9. Since the applicant was working as casual labour on daily wage basis and he was not working against a sanctioned post and also that when the judgment of the Apex Court in the case of Umadevis case (supra) was delivered on 10.4.2006, the applicant was not in service of the MCD, as such the services of the applicant cannot be regularized.
10. Learned counsel for the applicant has drawn my attention to the Corporation Resolution No.709 dated 20.11.1978 (page 19 of the paper book) and submitted that it has been the policy of the Corporation to regularize the services of the persons, as such direction may be issued to the MCD to regularize the services of the applicant.
11. From the perusal of the aforesaid Resolution, it is evident that the daily wagers as well as class-IV employees, who were engaged on different spells ranging from 1.4.1978 to 1.4.2006, their services were regularized. All these regularizations have been done by the Corporation prior to the judgment rendered by the Apex Court in the case of Umadevi (supra) as such the applicant cannot take any assistance from this Resolution, referred to above.
12. Learned counsel has also drawn my attention to an order passed by this Tribunal in Shri Amar Pal & another v.

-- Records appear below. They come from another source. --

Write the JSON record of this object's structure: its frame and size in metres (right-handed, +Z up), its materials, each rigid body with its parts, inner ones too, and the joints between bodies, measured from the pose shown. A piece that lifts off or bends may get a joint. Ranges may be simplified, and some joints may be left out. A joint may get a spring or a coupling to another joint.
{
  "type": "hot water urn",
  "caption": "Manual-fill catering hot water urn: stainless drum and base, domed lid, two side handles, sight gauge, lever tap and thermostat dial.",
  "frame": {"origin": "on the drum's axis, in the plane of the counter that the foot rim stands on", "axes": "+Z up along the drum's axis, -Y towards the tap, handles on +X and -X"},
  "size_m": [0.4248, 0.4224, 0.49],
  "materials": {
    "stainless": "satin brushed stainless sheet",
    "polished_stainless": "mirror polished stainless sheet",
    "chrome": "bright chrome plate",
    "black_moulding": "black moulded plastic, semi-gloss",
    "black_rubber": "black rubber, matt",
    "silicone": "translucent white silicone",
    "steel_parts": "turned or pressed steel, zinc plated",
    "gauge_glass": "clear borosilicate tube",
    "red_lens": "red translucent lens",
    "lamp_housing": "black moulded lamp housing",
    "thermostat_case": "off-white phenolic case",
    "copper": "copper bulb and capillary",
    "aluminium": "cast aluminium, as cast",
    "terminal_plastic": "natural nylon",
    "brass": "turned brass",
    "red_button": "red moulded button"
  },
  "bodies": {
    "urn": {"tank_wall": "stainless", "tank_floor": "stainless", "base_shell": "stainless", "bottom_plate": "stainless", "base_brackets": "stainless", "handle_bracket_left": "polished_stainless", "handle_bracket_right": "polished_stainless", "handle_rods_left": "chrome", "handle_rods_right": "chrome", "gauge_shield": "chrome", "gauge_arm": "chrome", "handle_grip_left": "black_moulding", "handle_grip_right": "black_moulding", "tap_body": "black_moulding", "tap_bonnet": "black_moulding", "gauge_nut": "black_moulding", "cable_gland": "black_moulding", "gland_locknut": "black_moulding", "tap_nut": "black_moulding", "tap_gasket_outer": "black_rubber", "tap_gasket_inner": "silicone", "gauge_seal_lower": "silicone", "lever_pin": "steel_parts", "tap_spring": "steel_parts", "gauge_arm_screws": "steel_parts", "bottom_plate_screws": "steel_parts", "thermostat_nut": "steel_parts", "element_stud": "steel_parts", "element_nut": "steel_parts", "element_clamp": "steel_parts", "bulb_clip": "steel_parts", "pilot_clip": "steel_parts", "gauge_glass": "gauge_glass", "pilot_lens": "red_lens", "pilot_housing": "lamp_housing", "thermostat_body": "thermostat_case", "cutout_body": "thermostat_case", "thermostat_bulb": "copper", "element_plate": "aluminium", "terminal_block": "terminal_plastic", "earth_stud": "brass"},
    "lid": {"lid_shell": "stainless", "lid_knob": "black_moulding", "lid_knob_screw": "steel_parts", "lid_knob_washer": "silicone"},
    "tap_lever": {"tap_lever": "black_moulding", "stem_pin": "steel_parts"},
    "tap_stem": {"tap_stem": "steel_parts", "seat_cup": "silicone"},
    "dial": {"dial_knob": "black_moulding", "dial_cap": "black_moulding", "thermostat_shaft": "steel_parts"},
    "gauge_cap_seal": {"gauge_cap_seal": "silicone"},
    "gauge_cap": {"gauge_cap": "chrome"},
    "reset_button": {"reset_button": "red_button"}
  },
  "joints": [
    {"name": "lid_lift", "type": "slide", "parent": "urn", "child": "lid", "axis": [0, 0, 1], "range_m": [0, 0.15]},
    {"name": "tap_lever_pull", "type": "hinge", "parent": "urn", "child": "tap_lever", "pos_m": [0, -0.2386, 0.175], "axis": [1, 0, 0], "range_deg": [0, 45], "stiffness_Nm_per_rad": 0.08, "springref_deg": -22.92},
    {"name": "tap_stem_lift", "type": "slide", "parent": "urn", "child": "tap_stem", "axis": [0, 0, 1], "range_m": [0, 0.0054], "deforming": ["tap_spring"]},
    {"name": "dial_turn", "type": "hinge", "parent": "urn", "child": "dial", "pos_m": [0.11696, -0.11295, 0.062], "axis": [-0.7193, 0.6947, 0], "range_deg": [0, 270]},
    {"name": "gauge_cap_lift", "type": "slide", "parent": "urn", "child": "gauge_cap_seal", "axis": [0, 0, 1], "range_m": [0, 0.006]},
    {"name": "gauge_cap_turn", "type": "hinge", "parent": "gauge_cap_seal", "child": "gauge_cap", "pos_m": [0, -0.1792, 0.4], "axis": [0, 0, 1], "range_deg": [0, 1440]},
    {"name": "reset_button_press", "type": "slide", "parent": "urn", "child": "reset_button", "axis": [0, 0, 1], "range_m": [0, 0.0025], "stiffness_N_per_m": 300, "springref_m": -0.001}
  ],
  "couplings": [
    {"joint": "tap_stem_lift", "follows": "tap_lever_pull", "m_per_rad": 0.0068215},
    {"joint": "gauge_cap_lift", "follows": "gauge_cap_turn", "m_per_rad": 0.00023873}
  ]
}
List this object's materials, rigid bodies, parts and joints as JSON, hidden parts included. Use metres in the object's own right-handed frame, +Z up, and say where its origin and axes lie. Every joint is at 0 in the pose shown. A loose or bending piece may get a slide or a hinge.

Municipal Corporation of Delhi (OA-3003/2009) decided on 23.4.2010 whereby the directions were given to the Corporation to offer regular appointment to the applicants therein. According to me, the applicant herein cannot take any assistance from this order, inasmuch as the directions were given to the respondent-MCD to reinstate the applicants therein by quashing the termination order with continuity of service and consequential benefits. Further in paragraph 4 of the aforesaid order, this Tribunal has held that the appointment of the applicants was against the sanctioned post. Thus, the applicant herein cannot take any assistance from this order.
13. In view of what has been stated above, the OA, being bereft of merit, is accordingly dismissed at admission stage.